SIMカードをsurface pro LTEに挿入して、ネットワークに接続しようと試みたが、うまく行かなかった。かなり苦労して、うまく行ったので、ここに記しておきます。

症状

b-mobileから12ヶ月有効のSIMカード(bmobile 7GBプリペイドSIM)を購入。開通の手続き後にsurface pro LTEに挿入して、ネットワークに接続しようと試みたが、うまく行かなかった。

  • 設定>ネットワークとインターネット>携帯電話の画面へ行くと、NTT DOCOMO(HSDPA)という文字は出ているが、「切断済み」となったままでネットに接続されない。
  • うまく行かなかったSIMカードを別のタブレットに差したところ問題なく動いた(SIMカードに問題はない)
  • 詳細オプションでAPNを設定する。間違ってはいないように思える。
    • APN: bmobile.ne.jp
    • ユーザー名: bmobile@4g
    • パスワード: bmobile

記事を検索

ネットで検索し、同様の症状で困っている記事を多く発見、いろいろ試してみる。

うまくいく可能性の高い記事

いろいろ探しているうちに、可能性の高い記事を見つける。それは「APNの種類ーインターネットおよびアタッチ」を選択しなければならない、というもの。

2021/12/16 追記 新しいSIMで同様の症状になったのだが、このときもインターネットおよびアタッチの選択により解決。このときは再起動は不要だった。

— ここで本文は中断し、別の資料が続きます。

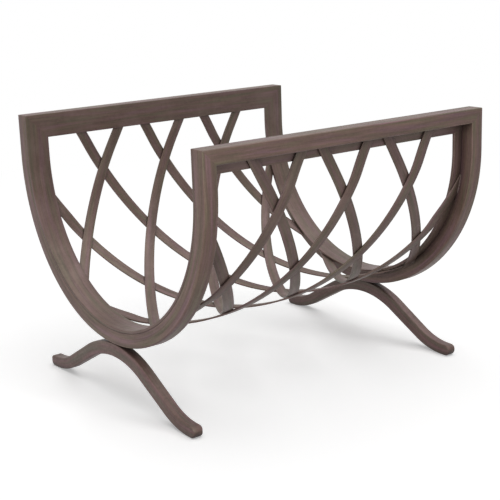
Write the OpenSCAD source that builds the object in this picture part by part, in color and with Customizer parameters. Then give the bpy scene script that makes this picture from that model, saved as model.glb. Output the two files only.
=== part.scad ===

「これではないか?」と思ったものの、「APNの種類」という項目が見当たらない。でもこれは何か見たことがあるぞ、どこかにあったような…さらに調べてみると

「APNの種類」を一度誤って設定して保存した場合は、「追加したAPNをすべて削除した上で、あらためて「APNを追加します」をクリックし、APNの再設定を行う必要がある

ということ。

これでうまくいくと確信し実行したが、うまく行かない!?

自分の経験上、こういうときは再起動が必要だと思い、やってみるとその通り。うまく接続できました。

まとめ

まとめてみると、以下のようになる。

Surface Pro LTE が携帯電話ネットワークに接続しないとき。

  • まず現在のAPN設定を全部削除する。念のため、ここで再起動しておいたほうが良い。
  • 新規にAPNを追加し、APNのプロファイル(プロファイル名は何でも良い。 APN名、 ユーザー名、パスワード)を誤りなく設定する。
  • 認証タイプ: CHAP、IPの種類:Ipv4 にする。
  • APNの種類:「インターネットおよびアタッチ」を選択
  • このプロファイルを適用するにチェックマークを入れて保存し、左上の矢印←で1つ前の画面に戻る。
  • ここで再起動する。
    • 2021/12/16追記 このときは再起動は不要ですぐ繋がった。

うまくいくと、設定>ネットワークとインターネット>携帯電話の画面で
NTT DOCOMO(HSDPA) 切断済み
となっていた表示が
NTT DOCOMO(LTE) 接続済み
に変わります。

またこの画面で詳細オプションをクリックし「インターネットAPN」を見ると、接続できていなかった時は「適用済み」としかなっていなかった表示が、「アクティブ化済み」に変わっています。

2021/12/16 追記 このときは、「インターネットAPN」と「APNを添付する」の2つに新しい設定が作られて、インターネットAPNは「ライセンス認証済み」、APNを添付するでは「適用済み」という表示になっていた。